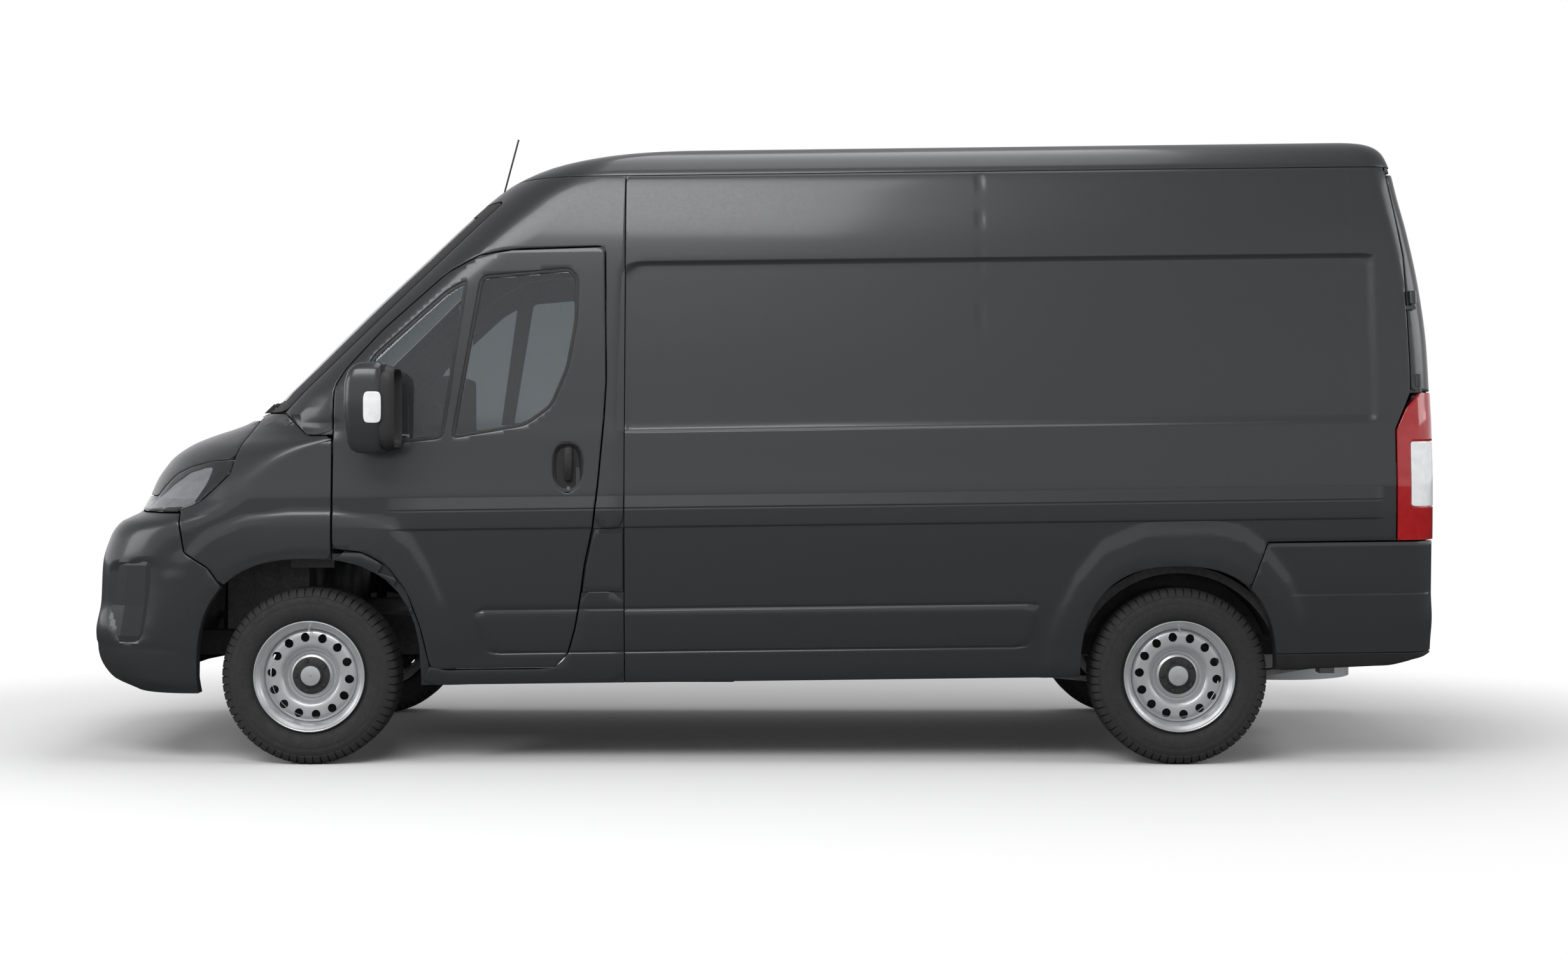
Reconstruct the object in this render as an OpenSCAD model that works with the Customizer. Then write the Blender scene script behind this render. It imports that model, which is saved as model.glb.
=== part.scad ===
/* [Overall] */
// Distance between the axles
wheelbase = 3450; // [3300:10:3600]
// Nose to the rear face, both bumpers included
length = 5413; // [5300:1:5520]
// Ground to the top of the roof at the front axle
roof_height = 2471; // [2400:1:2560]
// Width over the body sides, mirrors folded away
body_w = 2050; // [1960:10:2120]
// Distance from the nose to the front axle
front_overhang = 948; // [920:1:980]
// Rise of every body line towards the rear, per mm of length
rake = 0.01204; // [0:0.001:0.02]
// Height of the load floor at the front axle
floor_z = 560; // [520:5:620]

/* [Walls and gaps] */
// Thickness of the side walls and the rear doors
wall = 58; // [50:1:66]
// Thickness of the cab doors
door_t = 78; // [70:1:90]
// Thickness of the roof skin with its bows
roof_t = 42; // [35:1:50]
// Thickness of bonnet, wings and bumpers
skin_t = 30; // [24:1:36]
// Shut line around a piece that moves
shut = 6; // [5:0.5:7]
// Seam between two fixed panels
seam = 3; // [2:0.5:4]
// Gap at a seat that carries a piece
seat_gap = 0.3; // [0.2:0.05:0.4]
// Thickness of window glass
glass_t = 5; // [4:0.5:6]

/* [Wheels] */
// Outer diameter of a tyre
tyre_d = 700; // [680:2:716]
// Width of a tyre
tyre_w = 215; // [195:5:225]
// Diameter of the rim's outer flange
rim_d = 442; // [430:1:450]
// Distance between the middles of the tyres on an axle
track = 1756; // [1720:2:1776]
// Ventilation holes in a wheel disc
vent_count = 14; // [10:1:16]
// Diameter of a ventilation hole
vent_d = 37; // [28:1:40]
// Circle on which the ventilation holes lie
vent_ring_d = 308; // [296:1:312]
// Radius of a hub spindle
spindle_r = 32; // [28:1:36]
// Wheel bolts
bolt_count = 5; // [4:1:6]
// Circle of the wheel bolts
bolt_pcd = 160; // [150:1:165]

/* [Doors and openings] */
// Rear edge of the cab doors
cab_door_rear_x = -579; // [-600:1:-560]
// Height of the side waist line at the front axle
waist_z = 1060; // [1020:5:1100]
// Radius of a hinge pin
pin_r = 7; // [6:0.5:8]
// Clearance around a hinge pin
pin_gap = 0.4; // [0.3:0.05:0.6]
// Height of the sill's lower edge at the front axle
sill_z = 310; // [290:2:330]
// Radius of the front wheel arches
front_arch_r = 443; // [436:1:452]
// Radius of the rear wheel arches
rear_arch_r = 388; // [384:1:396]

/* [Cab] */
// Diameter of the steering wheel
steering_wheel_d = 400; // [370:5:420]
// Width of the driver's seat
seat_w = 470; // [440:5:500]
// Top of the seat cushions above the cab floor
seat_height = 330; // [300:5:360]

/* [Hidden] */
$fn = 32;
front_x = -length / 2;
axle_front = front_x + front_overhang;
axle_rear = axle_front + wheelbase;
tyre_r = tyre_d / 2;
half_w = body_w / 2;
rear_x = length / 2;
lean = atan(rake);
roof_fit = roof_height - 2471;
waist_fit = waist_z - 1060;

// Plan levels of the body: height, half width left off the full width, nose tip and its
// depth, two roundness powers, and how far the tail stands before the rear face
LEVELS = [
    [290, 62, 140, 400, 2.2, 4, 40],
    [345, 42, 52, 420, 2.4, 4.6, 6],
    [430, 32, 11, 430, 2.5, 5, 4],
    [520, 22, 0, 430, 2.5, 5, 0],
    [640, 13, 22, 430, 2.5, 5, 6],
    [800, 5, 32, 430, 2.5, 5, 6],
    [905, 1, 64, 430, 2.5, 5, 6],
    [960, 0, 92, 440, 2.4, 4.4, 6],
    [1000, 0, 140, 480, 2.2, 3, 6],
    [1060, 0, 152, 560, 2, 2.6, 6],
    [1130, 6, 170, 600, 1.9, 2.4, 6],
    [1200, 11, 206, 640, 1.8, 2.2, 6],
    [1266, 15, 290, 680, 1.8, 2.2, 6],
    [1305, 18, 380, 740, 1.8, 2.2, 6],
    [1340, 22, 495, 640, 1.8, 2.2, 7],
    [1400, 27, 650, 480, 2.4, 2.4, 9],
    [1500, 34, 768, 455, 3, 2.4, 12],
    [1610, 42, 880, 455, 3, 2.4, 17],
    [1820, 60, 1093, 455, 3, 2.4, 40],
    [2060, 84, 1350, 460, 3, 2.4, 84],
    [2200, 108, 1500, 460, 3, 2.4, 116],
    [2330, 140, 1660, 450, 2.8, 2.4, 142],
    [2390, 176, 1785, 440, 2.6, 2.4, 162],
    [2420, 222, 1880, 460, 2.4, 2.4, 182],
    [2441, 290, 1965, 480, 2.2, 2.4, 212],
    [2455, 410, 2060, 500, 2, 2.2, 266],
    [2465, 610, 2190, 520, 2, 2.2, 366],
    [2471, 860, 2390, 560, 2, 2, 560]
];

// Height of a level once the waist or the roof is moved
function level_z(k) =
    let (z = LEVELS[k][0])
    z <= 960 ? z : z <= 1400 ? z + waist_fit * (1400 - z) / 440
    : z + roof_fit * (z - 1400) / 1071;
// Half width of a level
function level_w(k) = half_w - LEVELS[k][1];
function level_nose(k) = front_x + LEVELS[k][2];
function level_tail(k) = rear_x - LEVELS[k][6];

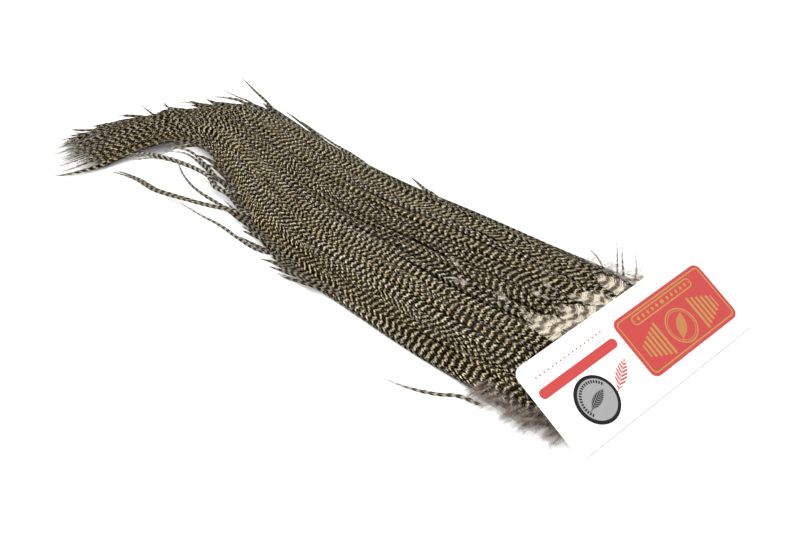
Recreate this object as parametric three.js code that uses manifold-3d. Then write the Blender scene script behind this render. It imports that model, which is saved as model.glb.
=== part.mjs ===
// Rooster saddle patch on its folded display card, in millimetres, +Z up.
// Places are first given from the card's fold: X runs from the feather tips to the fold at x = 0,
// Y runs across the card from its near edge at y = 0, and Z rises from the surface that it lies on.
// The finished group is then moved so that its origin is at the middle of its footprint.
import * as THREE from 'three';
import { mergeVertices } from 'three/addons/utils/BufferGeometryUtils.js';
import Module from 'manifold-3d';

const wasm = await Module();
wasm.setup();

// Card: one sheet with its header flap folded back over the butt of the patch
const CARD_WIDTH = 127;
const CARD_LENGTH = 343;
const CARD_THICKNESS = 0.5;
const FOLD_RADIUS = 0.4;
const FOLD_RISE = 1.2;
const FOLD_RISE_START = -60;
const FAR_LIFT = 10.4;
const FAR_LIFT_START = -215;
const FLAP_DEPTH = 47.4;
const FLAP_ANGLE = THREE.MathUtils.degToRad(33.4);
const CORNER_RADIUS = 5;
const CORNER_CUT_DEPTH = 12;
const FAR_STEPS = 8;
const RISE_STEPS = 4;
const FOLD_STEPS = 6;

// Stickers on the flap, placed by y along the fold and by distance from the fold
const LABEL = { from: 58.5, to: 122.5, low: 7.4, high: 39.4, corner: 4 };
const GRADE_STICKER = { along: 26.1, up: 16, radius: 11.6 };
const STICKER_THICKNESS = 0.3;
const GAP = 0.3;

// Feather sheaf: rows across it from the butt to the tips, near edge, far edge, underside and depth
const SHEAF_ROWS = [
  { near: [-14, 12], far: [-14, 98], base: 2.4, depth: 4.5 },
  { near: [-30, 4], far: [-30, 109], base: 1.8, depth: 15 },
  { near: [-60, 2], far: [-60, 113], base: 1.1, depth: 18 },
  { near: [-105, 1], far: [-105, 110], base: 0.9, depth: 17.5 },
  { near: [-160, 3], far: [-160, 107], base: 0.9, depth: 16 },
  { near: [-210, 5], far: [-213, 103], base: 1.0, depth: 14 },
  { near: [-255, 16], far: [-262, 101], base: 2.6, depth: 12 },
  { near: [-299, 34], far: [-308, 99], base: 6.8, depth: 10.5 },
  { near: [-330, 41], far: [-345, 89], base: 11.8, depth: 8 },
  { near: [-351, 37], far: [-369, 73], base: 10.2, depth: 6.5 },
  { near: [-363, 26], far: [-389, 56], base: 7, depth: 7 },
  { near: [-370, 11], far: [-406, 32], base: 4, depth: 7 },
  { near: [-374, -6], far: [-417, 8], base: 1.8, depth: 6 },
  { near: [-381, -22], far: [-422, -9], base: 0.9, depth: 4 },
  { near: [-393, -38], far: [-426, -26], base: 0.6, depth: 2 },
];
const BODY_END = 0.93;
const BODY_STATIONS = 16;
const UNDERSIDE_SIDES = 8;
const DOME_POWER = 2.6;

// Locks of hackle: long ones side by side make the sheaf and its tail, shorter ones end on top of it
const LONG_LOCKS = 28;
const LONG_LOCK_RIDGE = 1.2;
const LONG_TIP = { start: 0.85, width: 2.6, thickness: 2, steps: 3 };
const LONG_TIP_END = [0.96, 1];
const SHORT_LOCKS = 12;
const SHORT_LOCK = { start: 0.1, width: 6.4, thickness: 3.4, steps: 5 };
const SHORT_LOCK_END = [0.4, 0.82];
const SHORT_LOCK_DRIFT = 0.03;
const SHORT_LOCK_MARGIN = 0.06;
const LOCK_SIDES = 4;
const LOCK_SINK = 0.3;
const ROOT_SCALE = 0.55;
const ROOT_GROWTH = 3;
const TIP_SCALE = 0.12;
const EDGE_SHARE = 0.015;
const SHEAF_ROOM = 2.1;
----
• Work to complete: In the material above, show every line where the word "object" turns up.

• Answer:
Reconstruct the object in this render as an OpenSCAD model that works with the Customizer. Then write the Blender scene script behind this render. It imports that model, which is saved as model.glb.
Recreate this object as parametric three.js code that uses manifold-3d. Then write the Blender scene script behind this render. It imports that model, which is saved as model.glb.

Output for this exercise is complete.